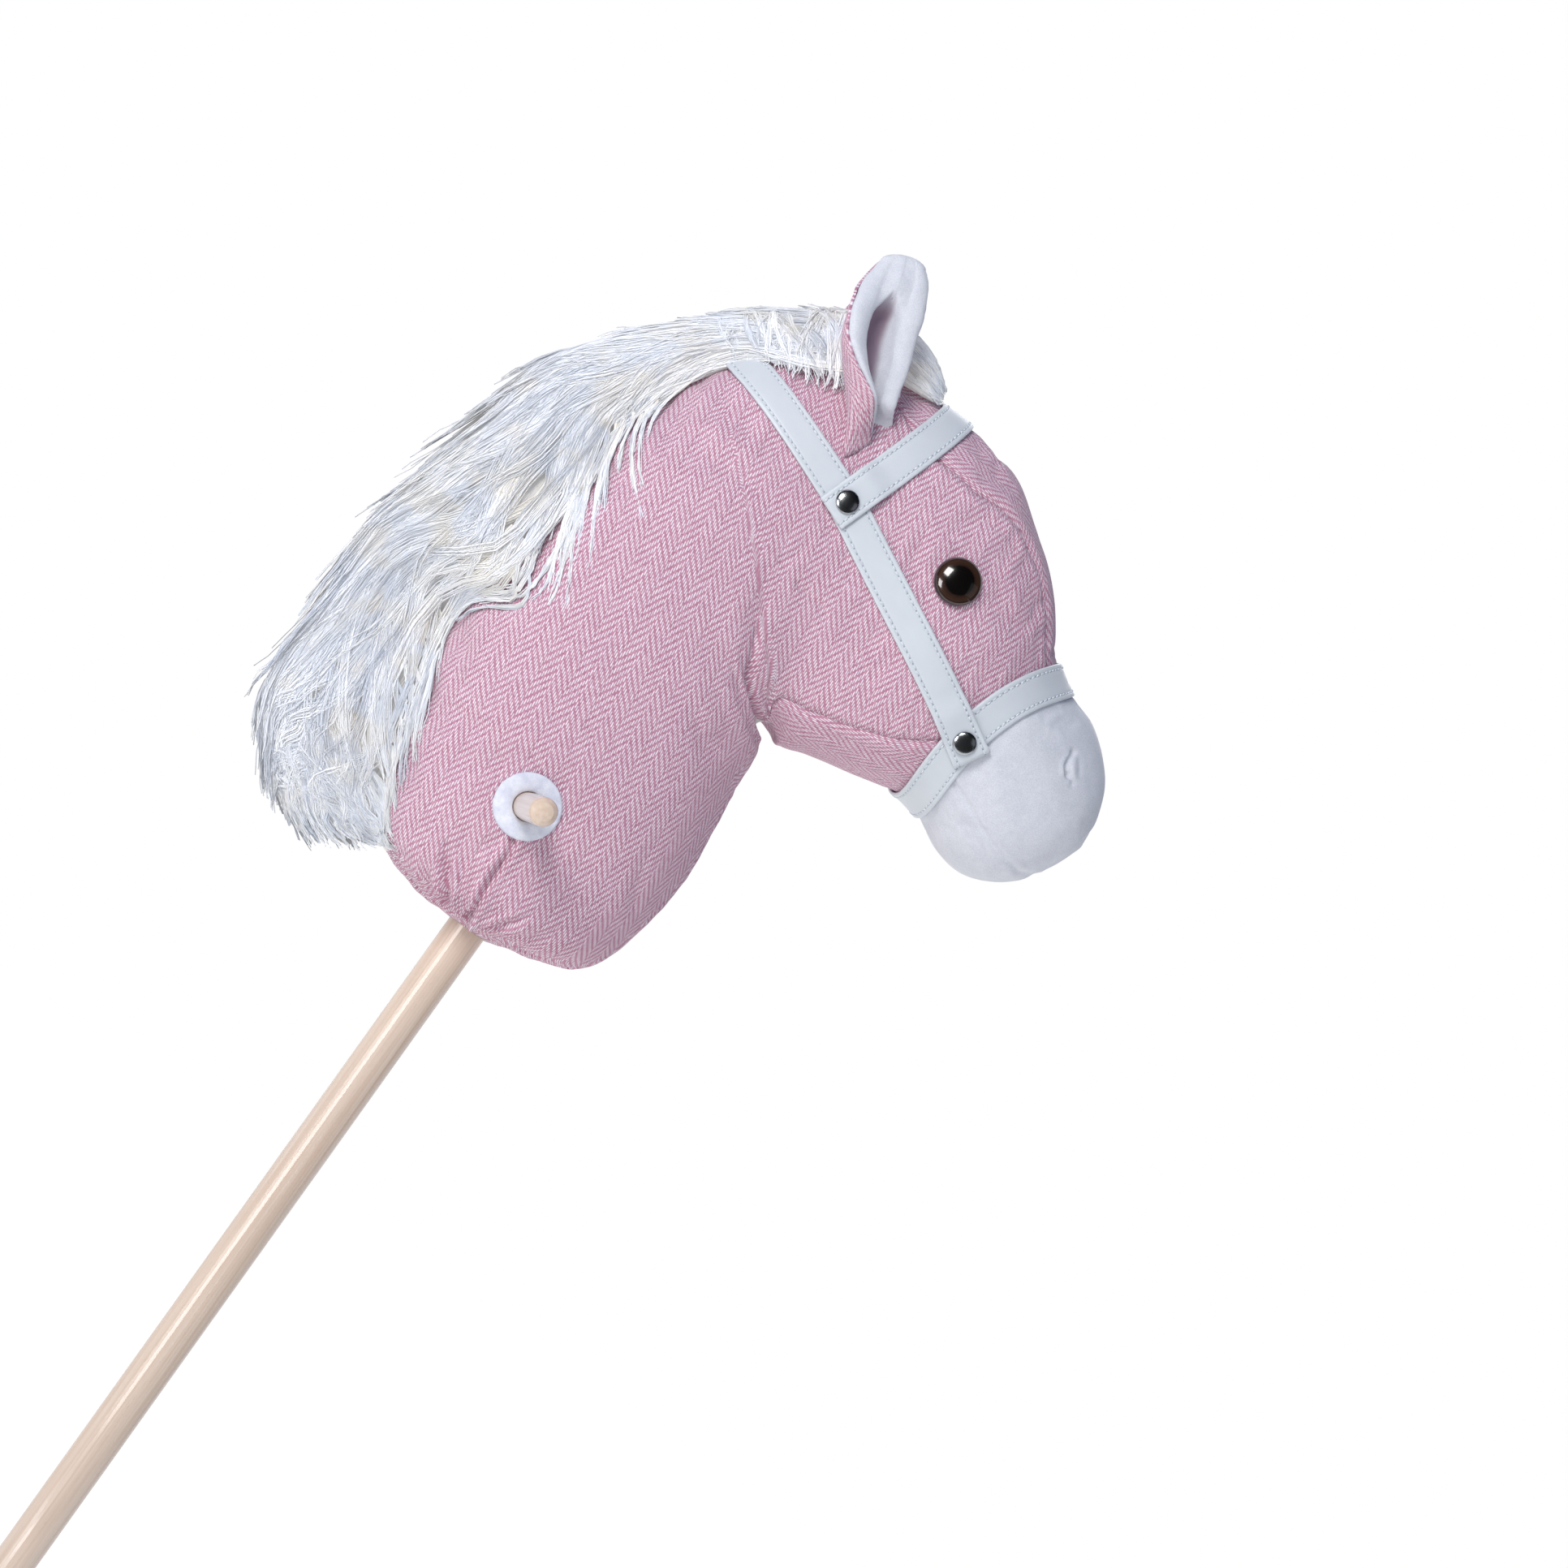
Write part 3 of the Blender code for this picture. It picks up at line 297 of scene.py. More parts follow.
def angle_at_depth(rib, depth):
    """Angles at which the form lies so many millimetres below its crest, seen
    from the side. They are also the angles so far above the throat."""
    values = smooth_rows(RIBS, rib)
    half = np.hypot(values[..., 2] - values[..., 0], values[..., 3] - values[..., 1]) / 2
    return np.arccos(np.maximum(1 - depth / half, 0) ** (values[..., 6] / 2))


def ring_faces(rows, columns):
    """Faces between rings of points, each of which closes on itself."""
    return [(i * columns + j, i * columns + (j + 1) % columns, (i + 1) * columns + (j + 1) % columns,
             (i + 1) * columns + j) for i in range(rows - 1) for j in range(columns)]


def form_tree():
    """Search tree of the whole form, for the pieces that lie on it."""
    steps, columns = 5, 120
    ribs = np.arange(NOSE * steps + 1)[:, None] / steps
    points = form(ribs, math.tau * np.arange(columns)[None, :] / columns).reshape(-1, 3)
    return BVHTree.FromPolygons([Vector(point) for point in points], ring_faces(len(ribs), columns))


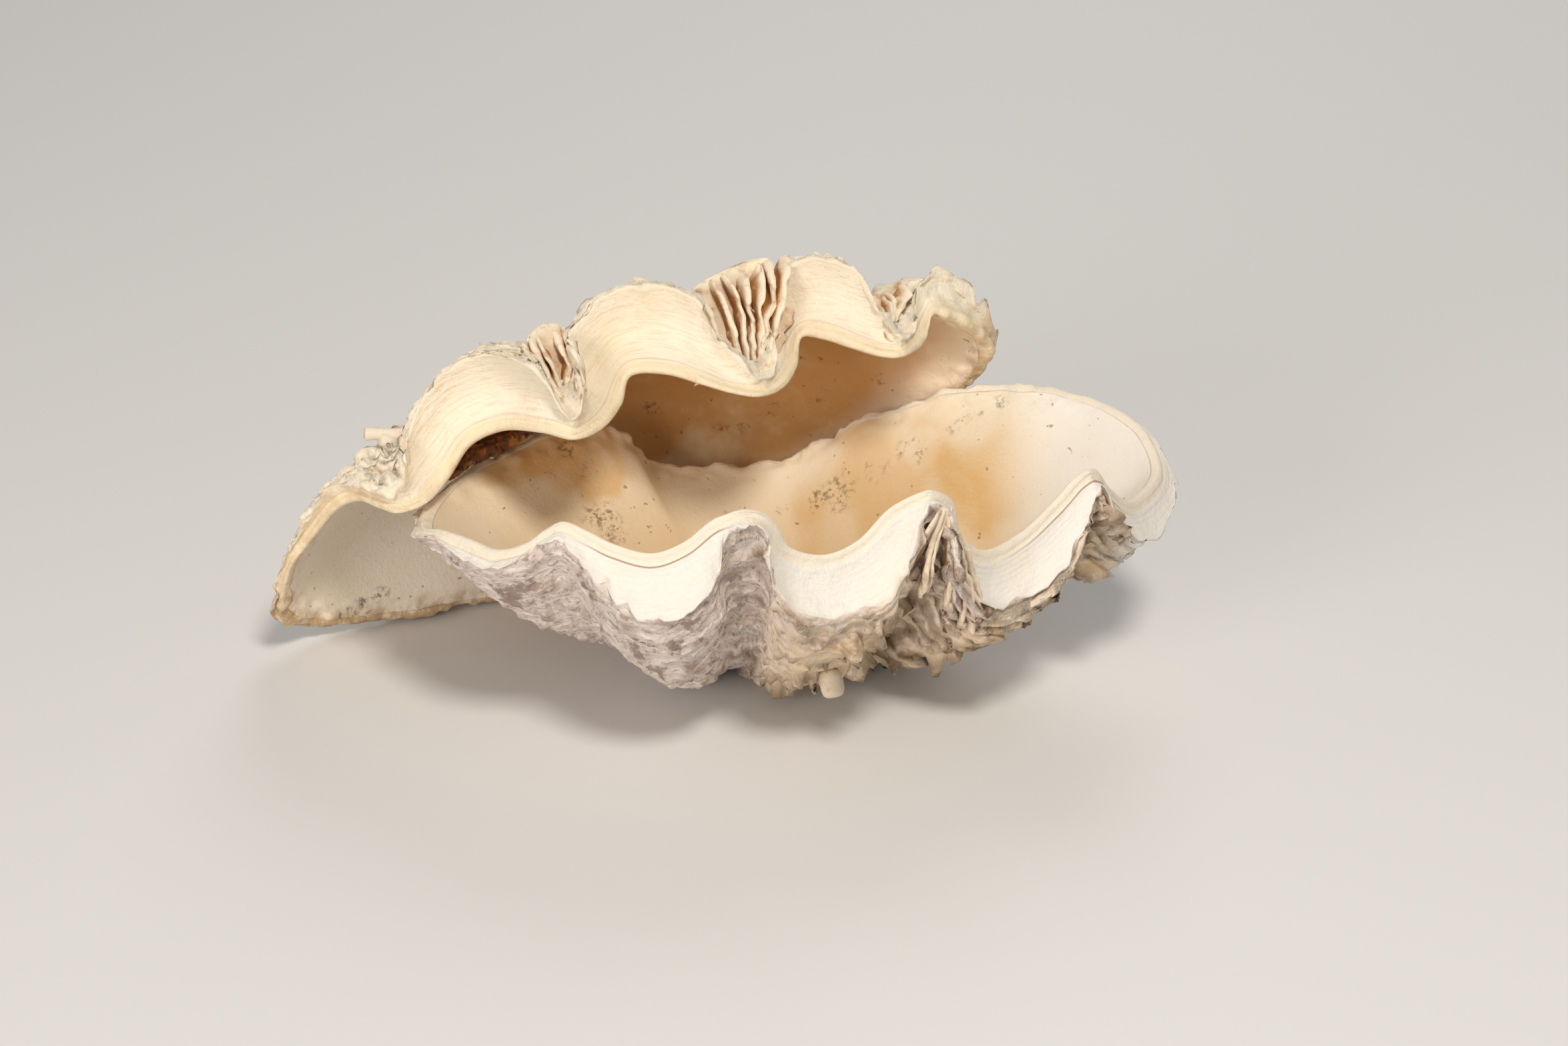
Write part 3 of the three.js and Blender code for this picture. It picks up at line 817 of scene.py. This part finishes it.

+++

WHAT IS EXPECTED. Using the material above, print every entry exactly as written.

EXERCISE OUTPUT.
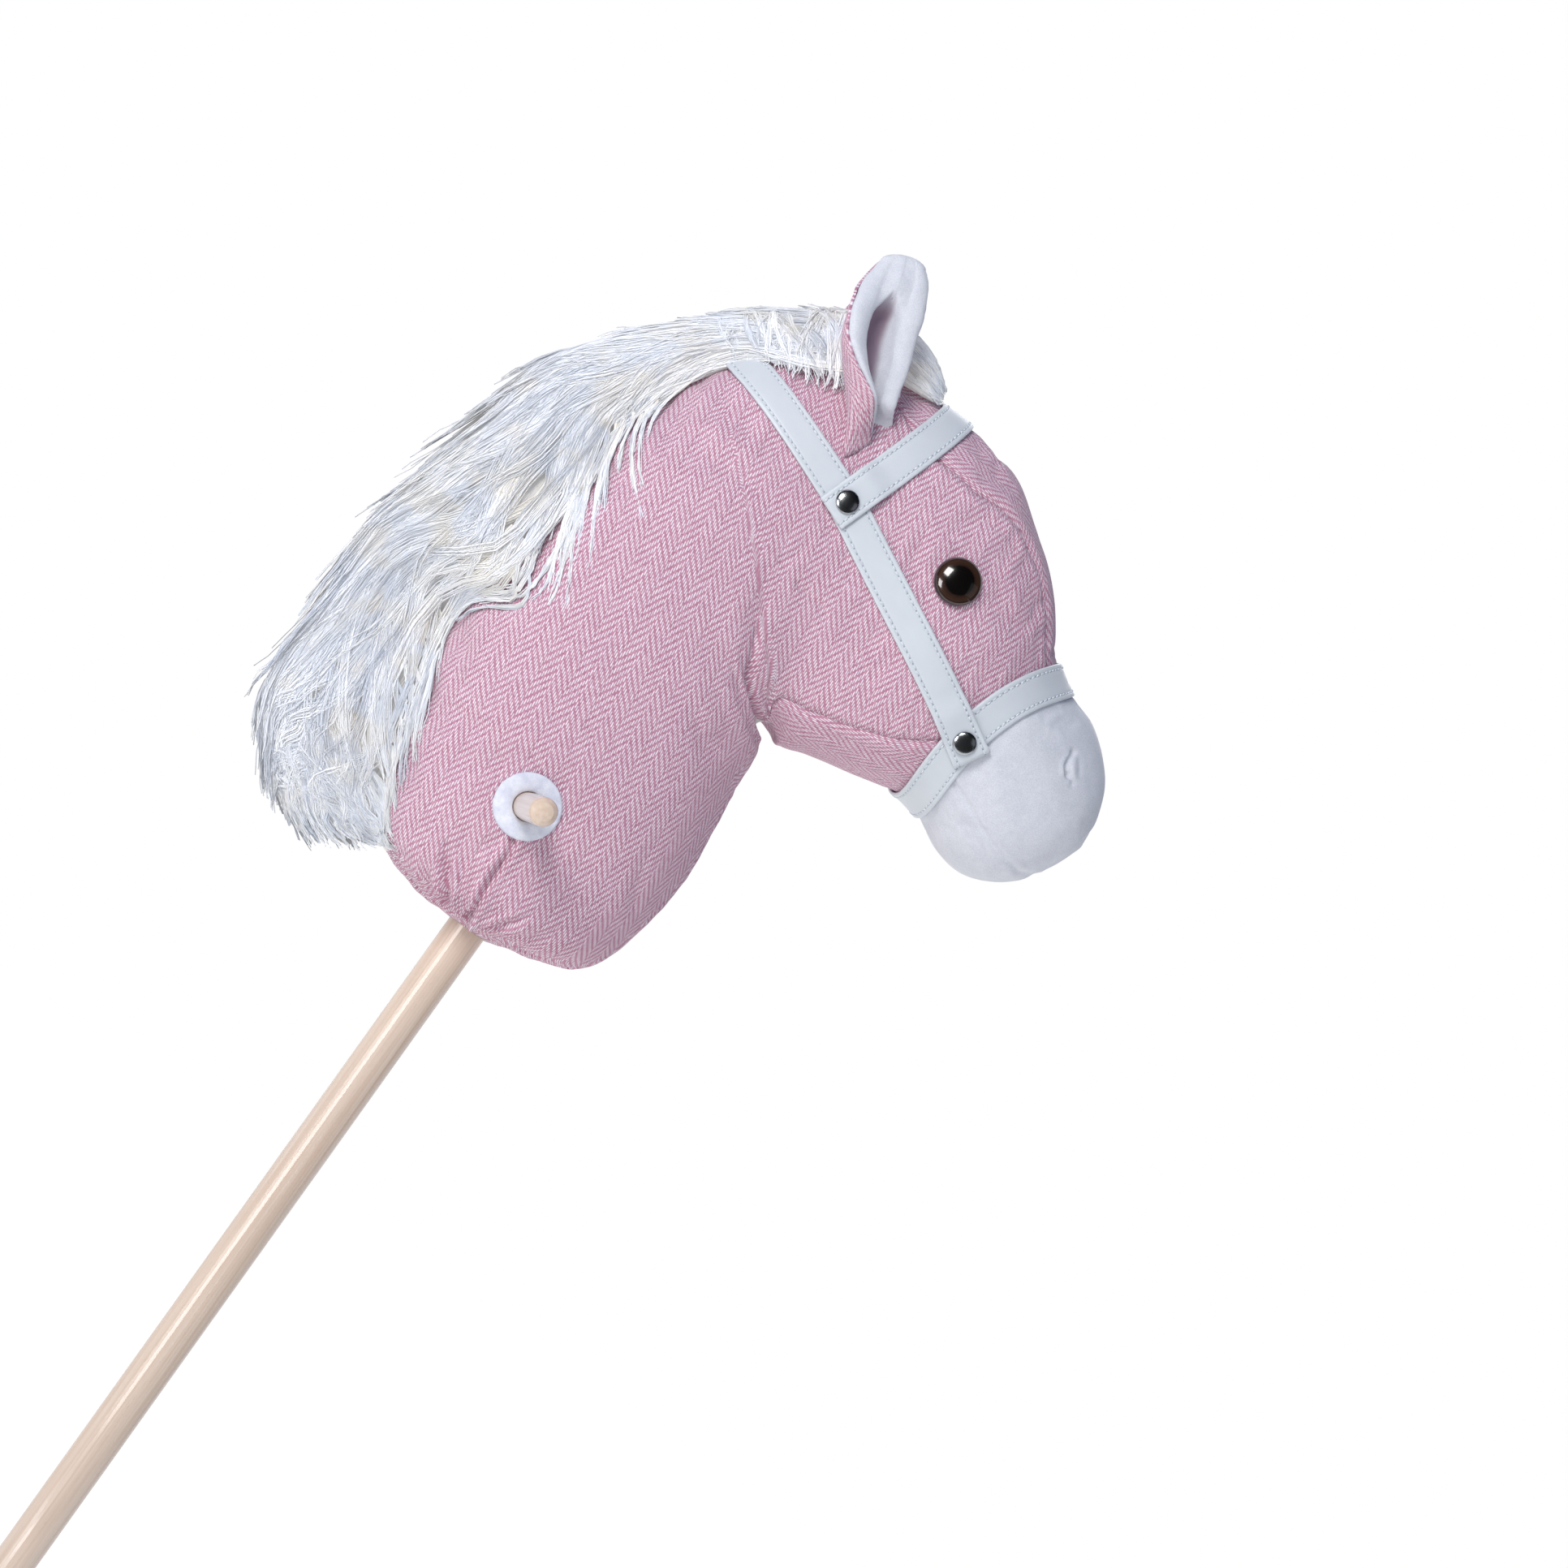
Write part 3 of the Blender code for this picture. It picks up at line 297 of scene.py. More parts follow.
def angle_at_depth(rib, depth):
    """Angles at which the form lies so many millimetres below its crest, seen
    from the side. They are also the angles so far above the throat."""
    values = smooth_rows(RIBS, rib)
    half = np.hypot(values[..., 2] - values[..., 0], values[..., 3] - values[..., 1]) / 2
    return np.arccos(np.maximum(1 - depth / half, 0) ** (values[..., 6] / 2))


def ring_faces(rows, columns):
    """Faces between rings of points, each of which closes on itself."""
    return [(i * columns + j, i * columns + (j + 1) % columns, (i + 1) * columns + (j + 1) % columns,
             (i + 1) * columns + j) for i in range(rows - 1) for j in range(columns)]


def form_tree():
    """Search tree of the whole form, for the pieces that lie on it."""
    steps, columns = 5, 120
    ribs = np.arange(NOSE * steps + 1)[:, None] / steps
    points = form(ribs, math.tau * np.arange(columns)[None, :] / columns).reshape(-1, 3)
    return BVHTree.FromPolygons([Vector(point) for point in points], ring_faces(len(ribs), columns))


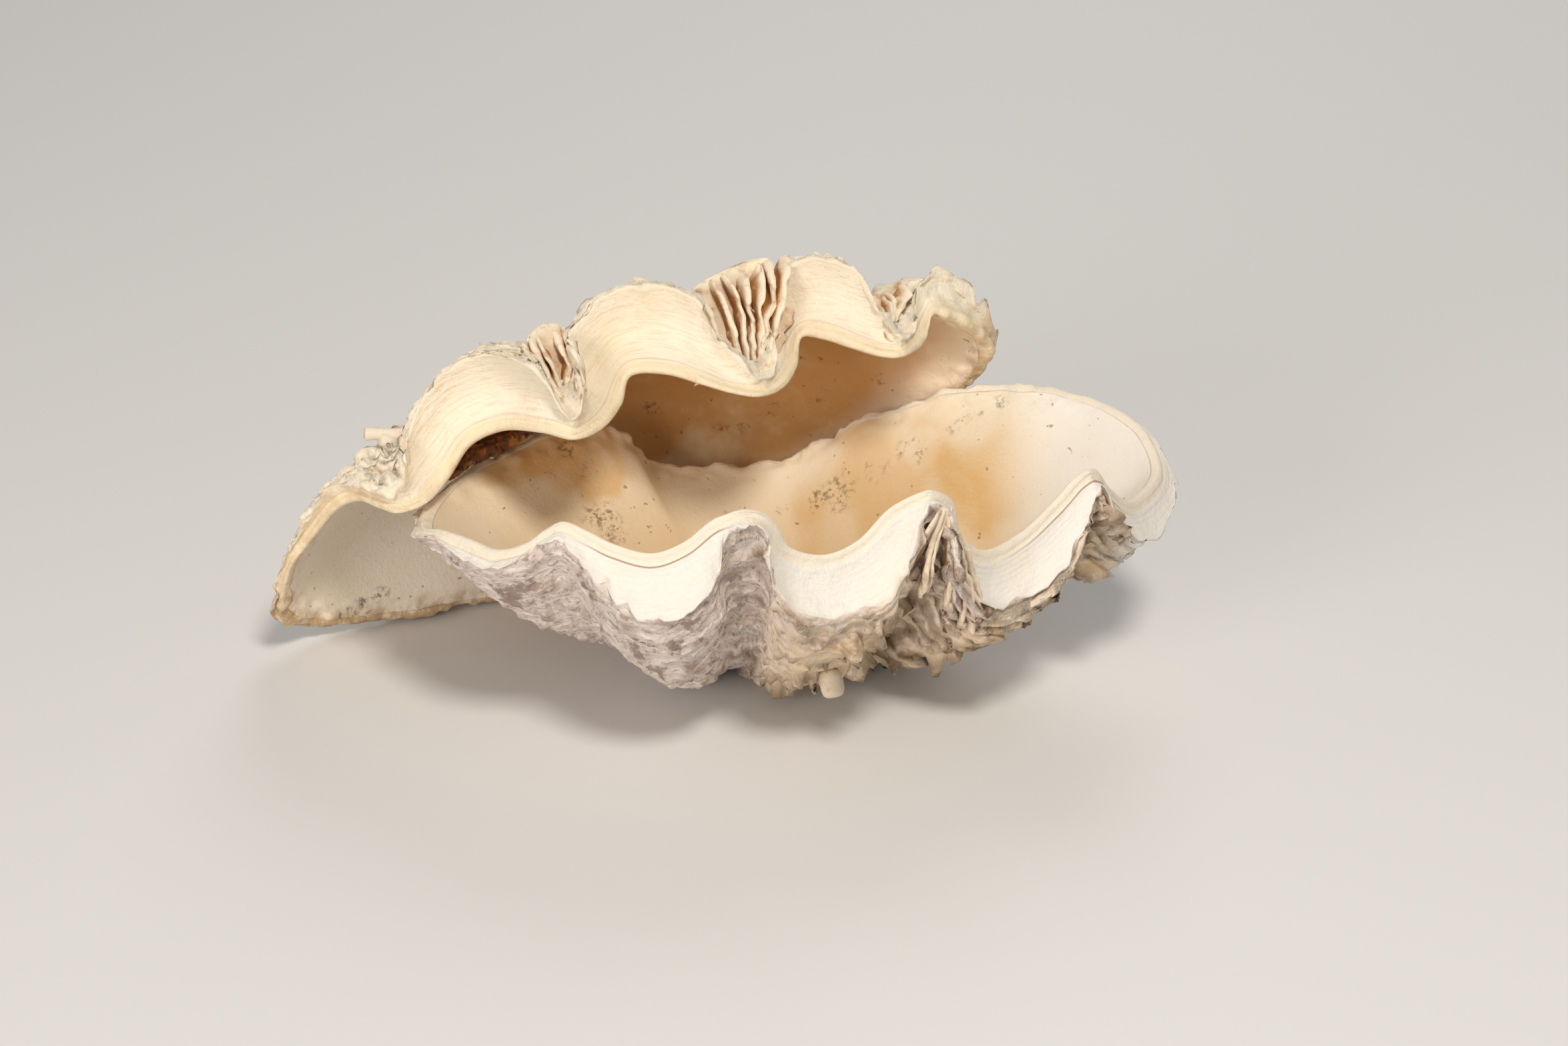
Write part 3 of the three.js and Blender code for this picture. It picks up at line 817 of scene.py. This part finishes it.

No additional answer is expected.